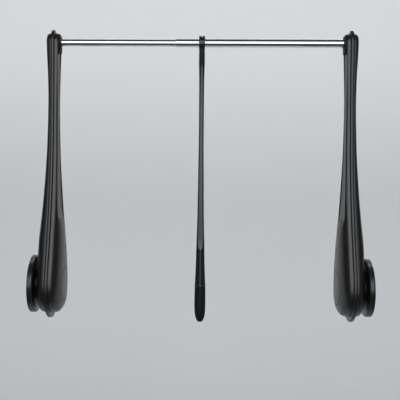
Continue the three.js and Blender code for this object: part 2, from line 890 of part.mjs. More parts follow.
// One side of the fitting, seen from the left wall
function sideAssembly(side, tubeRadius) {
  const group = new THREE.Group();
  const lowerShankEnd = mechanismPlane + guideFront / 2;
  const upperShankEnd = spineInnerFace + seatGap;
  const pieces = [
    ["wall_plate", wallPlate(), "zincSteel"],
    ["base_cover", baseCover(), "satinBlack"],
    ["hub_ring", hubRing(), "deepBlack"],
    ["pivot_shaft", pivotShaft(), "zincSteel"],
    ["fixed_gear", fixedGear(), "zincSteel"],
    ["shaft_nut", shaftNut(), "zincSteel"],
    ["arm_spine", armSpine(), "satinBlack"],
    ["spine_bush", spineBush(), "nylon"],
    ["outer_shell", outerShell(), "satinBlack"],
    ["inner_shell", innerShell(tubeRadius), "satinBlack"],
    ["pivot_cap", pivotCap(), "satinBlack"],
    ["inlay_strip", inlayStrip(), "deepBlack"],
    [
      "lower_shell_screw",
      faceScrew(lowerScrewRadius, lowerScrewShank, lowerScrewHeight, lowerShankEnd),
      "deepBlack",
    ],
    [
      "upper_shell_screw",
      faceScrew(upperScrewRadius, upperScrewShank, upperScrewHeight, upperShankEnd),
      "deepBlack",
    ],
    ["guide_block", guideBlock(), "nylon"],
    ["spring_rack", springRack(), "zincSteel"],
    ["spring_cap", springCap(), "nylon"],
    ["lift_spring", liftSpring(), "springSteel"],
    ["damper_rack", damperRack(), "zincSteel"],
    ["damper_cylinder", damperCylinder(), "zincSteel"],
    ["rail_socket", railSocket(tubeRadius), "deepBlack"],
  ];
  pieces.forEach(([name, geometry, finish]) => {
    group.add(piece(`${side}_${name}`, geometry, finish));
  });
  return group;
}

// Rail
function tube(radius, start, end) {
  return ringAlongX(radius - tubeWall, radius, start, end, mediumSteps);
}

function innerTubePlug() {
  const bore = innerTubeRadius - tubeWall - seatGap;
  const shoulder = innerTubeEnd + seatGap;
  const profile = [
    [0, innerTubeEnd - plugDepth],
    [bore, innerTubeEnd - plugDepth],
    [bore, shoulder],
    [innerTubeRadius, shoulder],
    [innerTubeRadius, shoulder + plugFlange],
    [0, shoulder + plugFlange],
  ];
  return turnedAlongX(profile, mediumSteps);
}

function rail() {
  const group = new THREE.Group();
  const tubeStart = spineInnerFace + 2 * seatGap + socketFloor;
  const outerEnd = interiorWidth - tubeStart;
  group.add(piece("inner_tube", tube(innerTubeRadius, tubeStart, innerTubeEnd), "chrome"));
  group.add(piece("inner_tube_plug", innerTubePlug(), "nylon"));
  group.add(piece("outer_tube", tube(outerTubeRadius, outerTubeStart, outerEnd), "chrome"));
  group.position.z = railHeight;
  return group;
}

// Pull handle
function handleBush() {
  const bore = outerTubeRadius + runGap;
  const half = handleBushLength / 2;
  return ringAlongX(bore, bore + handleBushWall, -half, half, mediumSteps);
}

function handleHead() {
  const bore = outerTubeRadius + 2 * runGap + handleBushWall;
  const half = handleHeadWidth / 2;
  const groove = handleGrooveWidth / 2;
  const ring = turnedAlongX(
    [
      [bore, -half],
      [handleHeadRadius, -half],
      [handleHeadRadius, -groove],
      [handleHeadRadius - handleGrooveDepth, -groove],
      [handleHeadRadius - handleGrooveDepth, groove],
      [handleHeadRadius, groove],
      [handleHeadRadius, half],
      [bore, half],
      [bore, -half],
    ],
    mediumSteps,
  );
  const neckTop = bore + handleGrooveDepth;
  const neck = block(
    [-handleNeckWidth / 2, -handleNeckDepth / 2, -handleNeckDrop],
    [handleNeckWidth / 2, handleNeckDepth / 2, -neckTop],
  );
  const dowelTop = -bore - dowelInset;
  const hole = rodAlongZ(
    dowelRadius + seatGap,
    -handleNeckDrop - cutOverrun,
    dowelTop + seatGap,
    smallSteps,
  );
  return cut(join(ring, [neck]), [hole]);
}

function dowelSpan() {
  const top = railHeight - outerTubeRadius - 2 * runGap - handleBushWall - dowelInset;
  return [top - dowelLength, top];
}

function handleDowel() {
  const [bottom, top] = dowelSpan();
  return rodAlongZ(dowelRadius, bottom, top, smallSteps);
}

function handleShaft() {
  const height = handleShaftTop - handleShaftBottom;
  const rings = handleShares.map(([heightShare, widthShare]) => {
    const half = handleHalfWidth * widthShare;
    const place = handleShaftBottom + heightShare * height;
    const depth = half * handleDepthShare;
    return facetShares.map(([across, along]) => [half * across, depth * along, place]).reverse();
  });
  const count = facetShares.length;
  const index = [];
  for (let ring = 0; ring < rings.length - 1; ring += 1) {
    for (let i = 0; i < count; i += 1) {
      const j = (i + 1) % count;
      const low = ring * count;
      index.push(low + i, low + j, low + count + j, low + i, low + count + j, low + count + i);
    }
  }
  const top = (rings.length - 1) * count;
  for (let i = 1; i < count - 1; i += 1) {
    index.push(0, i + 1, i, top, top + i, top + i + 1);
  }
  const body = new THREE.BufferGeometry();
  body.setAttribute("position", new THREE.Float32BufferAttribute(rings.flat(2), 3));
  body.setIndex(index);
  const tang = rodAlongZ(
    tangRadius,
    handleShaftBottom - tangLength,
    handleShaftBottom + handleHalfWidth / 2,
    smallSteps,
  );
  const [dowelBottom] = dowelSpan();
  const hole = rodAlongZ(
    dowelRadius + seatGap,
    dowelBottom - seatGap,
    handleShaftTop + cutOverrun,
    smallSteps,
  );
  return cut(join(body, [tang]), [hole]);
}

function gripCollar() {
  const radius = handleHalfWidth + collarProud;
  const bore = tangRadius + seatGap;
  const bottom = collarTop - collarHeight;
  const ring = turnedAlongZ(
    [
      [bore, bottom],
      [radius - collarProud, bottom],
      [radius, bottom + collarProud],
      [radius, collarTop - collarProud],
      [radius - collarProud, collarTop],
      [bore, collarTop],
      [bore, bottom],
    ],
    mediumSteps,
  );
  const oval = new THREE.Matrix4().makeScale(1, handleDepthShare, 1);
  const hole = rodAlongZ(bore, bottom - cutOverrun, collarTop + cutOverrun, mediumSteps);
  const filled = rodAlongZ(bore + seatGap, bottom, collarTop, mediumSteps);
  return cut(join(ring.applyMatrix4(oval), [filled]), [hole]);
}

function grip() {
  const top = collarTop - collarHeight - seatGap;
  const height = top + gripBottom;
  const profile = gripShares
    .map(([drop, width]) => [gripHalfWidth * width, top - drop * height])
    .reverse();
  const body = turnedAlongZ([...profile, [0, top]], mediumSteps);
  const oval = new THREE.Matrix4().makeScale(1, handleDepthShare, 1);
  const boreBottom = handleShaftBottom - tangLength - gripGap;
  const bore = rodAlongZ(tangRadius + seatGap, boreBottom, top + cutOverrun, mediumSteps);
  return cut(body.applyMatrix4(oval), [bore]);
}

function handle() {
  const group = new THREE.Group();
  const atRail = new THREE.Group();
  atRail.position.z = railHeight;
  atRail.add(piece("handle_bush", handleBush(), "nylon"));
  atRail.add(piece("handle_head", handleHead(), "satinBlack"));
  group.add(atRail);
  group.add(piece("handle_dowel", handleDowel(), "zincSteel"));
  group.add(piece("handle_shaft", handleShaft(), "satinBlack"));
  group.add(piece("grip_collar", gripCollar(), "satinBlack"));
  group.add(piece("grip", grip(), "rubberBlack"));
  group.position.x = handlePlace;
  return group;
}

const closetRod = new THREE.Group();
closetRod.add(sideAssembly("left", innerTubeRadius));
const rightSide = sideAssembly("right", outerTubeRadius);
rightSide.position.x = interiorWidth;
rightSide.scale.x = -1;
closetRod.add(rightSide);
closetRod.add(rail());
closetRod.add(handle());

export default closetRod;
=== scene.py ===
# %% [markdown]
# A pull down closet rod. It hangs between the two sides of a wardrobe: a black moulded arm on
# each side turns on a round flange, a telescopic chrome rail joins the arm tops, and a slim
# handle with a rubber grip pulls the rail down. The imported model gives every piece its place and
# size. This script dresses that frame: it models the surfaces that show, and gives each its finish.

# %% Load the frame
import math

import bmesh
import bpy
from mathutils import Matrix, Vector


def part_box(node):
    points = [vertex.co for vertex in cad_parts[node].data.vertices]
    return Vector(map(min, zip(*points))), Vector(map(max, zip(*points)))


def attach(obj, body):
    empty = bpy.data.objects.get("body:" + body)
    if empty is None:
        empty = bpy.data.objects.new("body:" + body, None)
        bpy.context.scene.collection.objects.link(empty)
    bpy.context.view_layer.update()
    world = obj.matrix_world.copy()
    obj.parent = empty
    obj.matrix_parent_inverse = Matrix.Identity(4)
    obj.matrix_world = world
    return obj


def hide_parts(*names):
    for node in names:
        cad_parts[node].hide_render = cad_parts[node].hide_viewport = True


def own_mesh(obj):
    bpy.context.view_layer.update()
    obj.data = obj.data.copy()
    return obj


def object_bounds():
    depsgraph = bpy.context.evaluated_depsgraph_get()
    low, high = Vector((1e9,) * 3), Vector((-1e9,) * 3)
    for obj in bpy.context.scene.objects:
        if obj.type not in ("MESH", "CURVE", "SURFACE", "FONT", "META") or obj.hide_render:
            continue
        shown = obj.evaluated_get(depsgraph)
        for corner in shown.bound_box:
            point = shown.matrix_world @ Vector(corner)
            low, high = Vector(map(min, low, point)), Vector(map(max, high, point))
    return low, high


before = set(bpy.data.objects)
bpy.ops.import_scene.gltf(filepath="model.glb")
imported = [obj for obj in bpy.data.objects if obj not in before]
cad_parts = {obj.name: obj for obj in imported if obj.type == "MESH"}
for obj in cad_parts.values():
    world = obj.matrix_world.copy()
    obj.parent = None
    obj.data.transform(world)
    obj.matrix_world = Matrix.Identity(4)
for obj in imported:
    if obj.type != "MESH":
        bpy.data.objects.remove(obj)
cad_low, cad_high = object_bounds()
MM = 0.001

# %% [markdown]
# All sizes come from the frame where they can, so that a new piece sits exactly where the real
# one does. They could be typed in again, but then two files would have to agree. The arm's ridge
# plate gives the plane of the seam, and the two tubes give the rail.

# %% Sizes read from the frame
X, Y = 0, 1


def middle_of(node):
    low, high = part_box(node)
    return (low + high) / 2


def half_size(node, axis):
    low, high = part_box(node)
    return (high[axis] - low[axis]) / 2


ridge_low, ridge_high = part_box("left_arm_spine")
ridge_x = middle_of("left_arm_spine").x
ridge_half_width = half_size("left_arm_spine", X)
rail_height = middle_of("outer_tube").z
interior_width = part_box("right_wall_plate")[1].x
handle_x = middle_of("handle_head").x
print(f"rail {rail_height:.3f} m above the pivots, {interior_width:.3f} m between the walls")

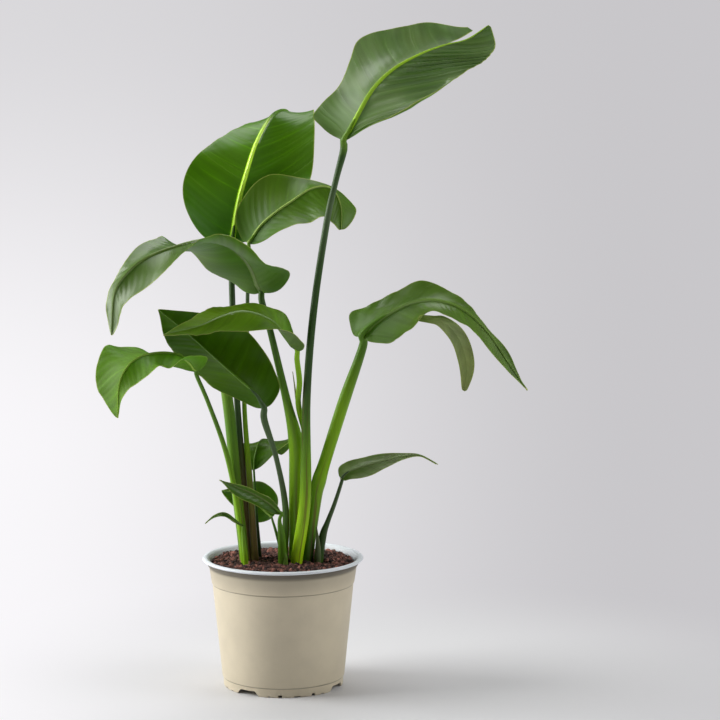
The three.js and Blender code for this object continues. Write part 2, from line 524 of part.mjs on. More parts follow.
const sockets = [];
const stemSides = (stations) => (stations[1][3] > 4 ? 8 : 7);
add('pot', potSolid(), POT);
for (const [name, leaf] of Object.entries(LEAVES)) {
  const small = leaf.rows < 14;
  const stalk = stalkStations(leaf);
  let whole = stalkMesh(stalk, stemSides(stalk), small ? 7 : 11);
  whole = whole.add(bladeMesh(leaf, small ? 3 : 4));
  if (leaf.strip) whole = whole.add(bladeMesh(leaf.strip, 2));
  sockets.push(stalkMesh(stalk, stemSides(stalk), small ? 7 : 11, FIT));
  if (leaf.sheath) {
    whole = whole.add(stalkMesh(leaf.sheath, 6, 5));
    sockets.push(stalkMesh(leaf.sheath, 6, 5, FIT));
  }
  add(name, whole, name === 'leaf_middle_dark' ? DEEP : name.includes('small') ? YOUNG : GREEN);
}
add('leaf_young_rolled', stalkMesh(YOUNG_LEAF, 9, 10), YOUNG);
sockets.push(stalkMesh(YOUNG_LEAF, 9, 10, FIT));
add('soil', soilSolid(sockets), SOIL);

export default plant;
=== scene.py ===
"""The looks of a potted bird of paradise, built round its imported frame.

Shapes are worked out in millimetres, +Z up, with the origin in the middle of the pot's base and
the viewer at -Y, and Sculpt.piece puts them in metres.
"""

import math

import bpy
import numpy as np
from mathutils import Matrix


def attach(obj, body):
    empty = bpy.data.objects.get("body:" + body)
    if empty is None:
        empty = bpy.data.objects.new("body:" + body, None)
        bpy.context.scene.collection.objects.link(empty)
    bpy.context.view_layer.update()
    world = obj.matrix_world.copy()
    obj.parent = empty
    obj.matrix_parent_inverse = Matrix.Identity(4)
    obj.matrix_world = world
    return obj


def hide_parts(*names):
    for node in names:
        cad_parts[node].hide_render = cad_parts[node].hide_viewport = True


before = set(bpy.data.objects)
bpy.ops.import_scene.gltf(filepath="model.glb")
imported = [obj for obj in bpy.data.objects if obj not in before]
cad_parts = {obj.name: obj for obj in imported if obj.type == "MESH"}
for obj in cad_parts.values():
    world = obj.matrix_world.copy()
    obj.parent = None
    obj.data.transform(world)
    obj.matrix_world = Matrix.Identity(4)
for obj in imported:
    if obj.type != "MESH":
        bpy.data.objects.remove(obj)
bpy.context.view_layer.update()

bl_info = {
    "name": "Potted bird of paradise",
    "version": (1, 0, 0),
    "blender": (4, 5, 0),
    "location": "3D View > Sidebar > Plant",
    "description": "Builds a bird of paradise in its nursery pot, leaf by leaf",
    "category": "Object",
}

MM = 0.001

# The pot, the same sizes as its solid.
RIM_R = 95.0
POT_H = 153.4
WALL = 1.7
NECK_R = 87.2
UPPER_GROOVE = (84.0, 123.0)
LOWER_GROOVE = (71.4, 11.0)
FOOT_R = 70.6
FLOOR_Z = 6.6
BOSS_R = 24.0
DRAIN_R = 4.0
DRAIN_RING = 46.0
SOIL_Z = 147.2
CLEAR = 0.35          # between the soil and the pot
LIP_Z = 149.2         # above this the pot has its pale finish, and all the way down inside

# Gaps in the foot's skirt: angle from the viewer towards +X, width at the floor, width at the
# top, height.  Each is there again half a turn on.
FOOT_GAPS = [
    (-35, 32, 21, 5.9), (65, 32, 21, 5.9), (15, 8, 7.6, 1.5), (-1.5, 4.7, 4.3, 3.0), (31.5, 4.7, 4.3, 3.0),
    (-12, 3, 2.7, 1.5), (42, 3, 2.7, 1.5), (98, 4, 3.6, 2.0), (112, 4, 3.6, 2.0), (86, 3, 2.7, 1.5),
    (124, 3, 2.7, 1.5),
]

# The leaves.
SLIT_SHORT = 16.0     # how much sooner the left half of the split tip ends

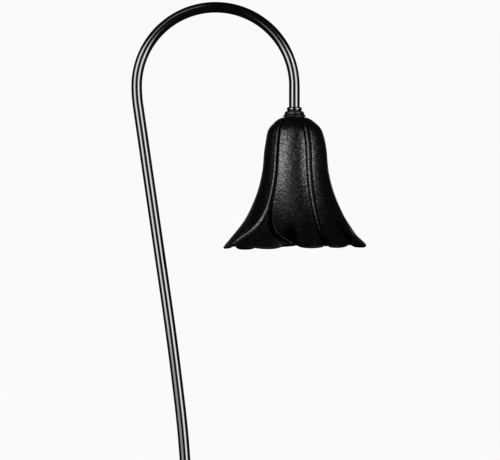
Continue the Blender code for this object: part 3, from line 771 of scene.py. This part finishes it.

━━━━

Among the records above, extract exactly the lines from the line with "const closetRod = new THREE.Group();" to the line with "point = shown.matrix_world", both lines included, and leave out the rest.

const closetRod = new THREE.Group();
closetRod.add(sideAssembly("left", innerTubeRadius));
const rightSide = sideAssembly("right", outerTubeRadius);
rightSide.position.x = interiorWidth;
rightSide.scale.x = -1;
closetRod.add(rightSide);
closetRod.add(rail());
closetRod.add(handle());

export default closetRod;
=== scene.py ===
# %% [markdown]
# A pull down closet rod. It hangs between the two sides of a wardrobe: a black moulded arm on
# each side turns on a round flange, a telescopic chrome rail joins the arm tops, and a slim
# handle with a rubber grip pulls the rail down. The imported model gives every piece its place and
# size. This script dresses that frame: it models the surfaces that show, and gives each its finish.

# %% Load the frame
import math

import bmesh
import bpy
from mathutils import Matrix, Vector


def part_box(node):
    points = [vertex.co for vertex in cad_parts[node].data.vertices]
    return Vector(map(min, zip(*points))), Vector(map(max, zip(*points)))


def attach(obj, body):
    empty = bpy.data.objects.get("body:" + body)
    if empty is None:
        empty = bpy.data.objects.new("body:" + body, None)
        bpy.context.scene.collection.objects.link(empty)
    bpy.context.view_layer.update()
    world = obj.matrix_world.copy()
    obj.parent = empty
    obj.matrix_parent_inverse = Matrix.Identity(4)
    obj.matrix_world = world
    return obj


def hide_parts(*names):
    for node in names:
        cad_parts[node].hide_render = cad_parts[node].hide_viewport = True


def own_mesh(obj):
    bpy.context.view_layer.update()
    obj.data = obj.data.copy()
    return obj


def object_bounds():
    depsgraph = bpy.context.evaluated_depsgraph_get()
    low, high = Vector((1e9,) * 3), Vector((-1e9,) * 3)
    for obj in bpy.context.scene.objects:
        if obj.type not in ("MESH", "CURVE", "SURFACE", "FONT", "META") or obj.hide_render:
            continue
        shown = obj.evaluated_get(depsgraph)
        for corner in shown.bound_box:
            point = shown.matrix_world @ Vector(corner)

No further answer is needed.